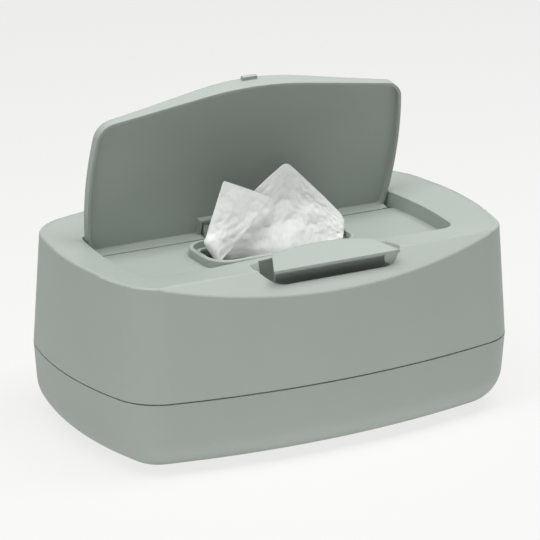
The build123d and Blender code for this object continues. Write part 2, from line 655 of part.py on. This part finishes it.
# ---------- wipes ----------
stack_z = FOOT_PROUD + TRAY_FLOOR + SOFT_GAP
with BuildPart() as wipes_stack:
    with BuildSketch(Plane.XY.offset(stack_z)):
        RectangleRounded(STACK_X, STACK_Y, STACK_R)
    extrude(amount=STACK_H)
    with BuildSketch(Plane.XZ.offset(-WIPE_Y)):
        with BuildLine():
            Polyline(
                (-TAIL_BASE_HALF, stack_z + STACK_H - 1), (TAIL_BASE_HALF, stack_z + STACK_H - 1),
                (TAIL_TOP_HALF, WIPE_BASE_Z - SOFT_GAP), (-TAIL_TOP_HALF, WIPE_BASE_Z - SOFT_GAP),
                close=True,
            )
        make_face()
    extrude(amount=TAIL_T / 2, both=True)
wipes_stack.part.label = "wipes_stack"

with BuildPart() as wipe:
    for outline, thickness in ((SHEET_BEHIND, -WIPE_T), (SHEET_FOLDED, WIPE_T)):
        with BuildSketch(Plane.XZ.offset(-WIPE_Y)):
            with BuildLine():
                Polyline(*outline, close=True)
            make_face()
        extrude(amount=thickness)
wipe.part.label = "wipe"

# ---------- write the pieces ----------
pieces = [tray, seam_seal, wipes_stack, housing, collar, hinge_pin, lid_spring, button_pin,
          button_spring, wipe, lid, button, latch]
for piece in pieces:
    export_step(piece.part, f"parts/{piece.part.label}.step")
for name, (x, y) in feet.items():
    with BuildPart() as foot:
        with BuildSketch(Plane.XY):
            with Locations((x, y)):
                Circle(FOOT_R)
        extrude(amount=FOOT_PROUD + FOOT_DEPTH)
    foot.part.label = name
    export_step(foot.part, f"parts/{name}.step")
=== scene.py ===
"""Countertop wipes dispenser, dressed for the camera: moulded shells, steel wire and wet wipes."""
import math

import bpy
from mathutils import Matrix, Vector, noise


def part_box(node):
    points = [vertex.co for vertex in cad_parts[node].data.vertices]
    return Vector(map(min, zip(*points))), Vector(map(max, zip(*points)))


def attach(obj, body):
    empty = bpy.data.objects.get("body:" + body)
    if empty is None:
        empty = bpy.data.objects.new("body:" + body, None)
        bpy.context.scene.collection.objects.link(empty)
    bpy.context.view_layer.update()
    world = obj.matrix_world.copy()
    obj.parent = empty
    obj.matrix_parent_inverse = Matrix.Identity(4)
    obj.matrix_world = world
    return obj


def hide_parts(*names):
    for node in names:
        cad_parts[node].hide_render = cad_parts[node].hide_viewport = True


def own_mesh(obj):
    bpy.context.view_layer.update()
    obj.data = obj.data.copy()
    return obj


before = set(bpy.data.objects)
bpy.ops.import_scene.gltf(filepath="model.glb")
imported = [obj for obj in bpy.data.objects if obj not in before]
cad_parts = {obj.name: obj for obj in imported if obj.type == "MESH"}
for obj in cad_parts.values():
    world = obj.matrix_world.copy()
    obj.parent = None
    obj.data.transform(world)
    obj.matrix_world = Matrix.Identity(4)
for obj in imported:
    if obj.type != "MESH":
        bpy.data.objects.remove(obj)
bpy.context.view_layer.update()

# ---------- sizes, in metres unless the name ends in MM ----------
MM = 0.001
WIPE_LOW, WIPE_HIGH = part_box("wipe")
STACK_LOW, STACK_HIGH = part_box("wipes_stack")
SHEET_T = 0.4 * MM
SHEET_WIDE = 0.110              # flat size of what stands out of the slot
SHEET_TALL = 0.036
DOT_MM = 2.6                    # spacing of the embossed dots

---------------

What you have to do = Extract the listing in its entirety and repeat it exactly.

Exercise answer =
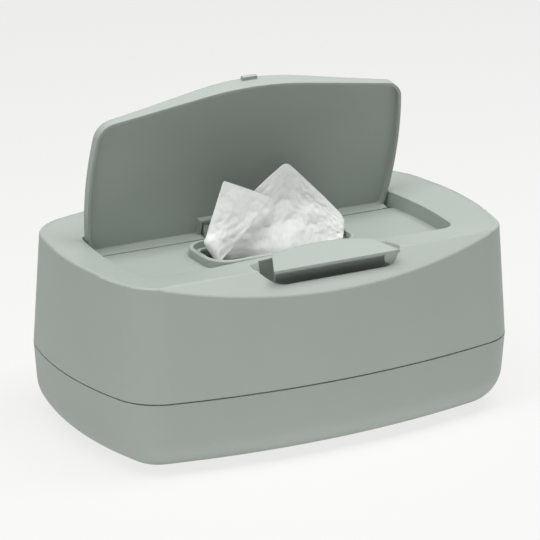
The build123d and Blender code for this object continues. Write part 2, from line 655 of part.py on. This part finishes it.
# ---------- wipes ----------
stack_z = FOOT_PROUD + TRAY_FLOOR + SOFT_GAP
with BuildPart() as wipes_stack:
    with BuildSketch(Plane.XY.offset(stack_z)):
        RectangleRounded(STACK_X, STACK_Y, STACK_R)
    extrude(amount=STACK_H)
    with BuildSketch(Plane.XZ.offset(-WIPE_Y)):
        with BuildLine():
            Polyline(
                (-TAIL_BASE_HALF, stack_z + STACK_H - 1), (TAIL_BASE_HALF, stack_z + STACK_H - 1),
                (TAIL_TOP_HALF, WIPE_BASE_Z - SOFT_GAP), (-TAIL_TOP_HALF, WIPE_BASE_Z - SOFT_GAP),
                close=True,
            )
        make_face()
    extrude(amount=TAIL_T / 2, both=True)
wipes_stack.part.label = "wipes_stack"

with BuildPart() as wipe:
    for outline, thickness in ((SHEET_BEHIND, -WIPE_T), (SHEET_FOLDED, WIPE_T)):
        with BuildSketch(Plane.XZ.offset(-WIPE_Y)):
            with BuildLine():
                Polyline(*outline, close=True)
            make_face()
        extrude(amount=thickness)
wipe.part.label = "wipe"

# ---------- write the pieces ----------
pieces = [tray, seam_seal, wipes_stack, housing, collar, hinge_pin, lid_spring, button_pin,
          button_spring, wipe, lid, button, latch]
for piece in pieces:
    export_step(piece.part, f"parts/{piece.part.label}.step")
for name, (x, y) in feet.items():
    with BuildPart() as foot:
        with BuildSketch(Plane.XY):
            with Locations((x, y)):
                Circle(FOOT_R)
        extrude(amount=FOOT_PROUD + FOOT_DEPTH)
    foot.part.label = name
    export_step(foot.part, f"parts/{name}.step")
=== scene.py ===
"""Countertop wipes dispenser, dressed for the camera: moulded shells, steel wire and wet wipes."""
import math

import bpy
from mathutils import Matrix, Vector, noise


def part_box(node):
    points = [vertex.co for vertex in cad_parts[node].data.vertices]
    return Vector(map(min, zip(*points))), Vector(map(max, zip(*points)))


def attach(obj, body):
    empty = bpy.data.objects.get("body:" + body)
    if empty is None:
        empty = bpy.data.objects.new("body:" + body, None)
        bpy.context.scene.collection.objects.link(empty)
    bpy.context.view_layer.update()
    world = obj.matrix_world.copy()
    obj.parent = empty
    obj.matrix_parent_inverse = Matrix.Identity(4)
    obj.matrix_world = world
    return obj


def hide_parts(*names):
    for node in names:
        cad_parts[node].hide_render = cad_parts[node].hide_viewport = True


def own_mesh(obj):
    bpy.context.view_layer.update()
    obj.data = obj.data.copy()
    return obj


before = set(bpy.data.objects)
bpy.ops.import_scene.gltf(filepath="model.glb")
imported = [obj for obj in bpy.data.objects if obj not in before]
cad_parts = {obj.name: obj for obj in imported if obj.type == "MESH"}
for obj in cad_parts.values():
    world = obj.matrix_world.copy()
    obj.parent = None
    obj.data.transform(world)
    obj.matrix_world = Matrix.Identity(4)
for obj in imported:
    if obj.type != "MESH":
        bpy.data.objects.remove(obj)
bpy.context.view_layer.update()

# ---------- sizes, in metres unless the name ends in MM ----------
MM = 0.001
WIPE_LOW, WIPE_HIGH = part_box("wipe")
STACK_LOW, STACK_HIGH = part_box("wipes_stack")
SHEET_T = 0.4 * MM
SHEET_WIDE = 0.110              # flat size of what stands out of the slot
SHEET_TALL = 0.036
DOT_MM = 2.6                    # spacing of the embossed dots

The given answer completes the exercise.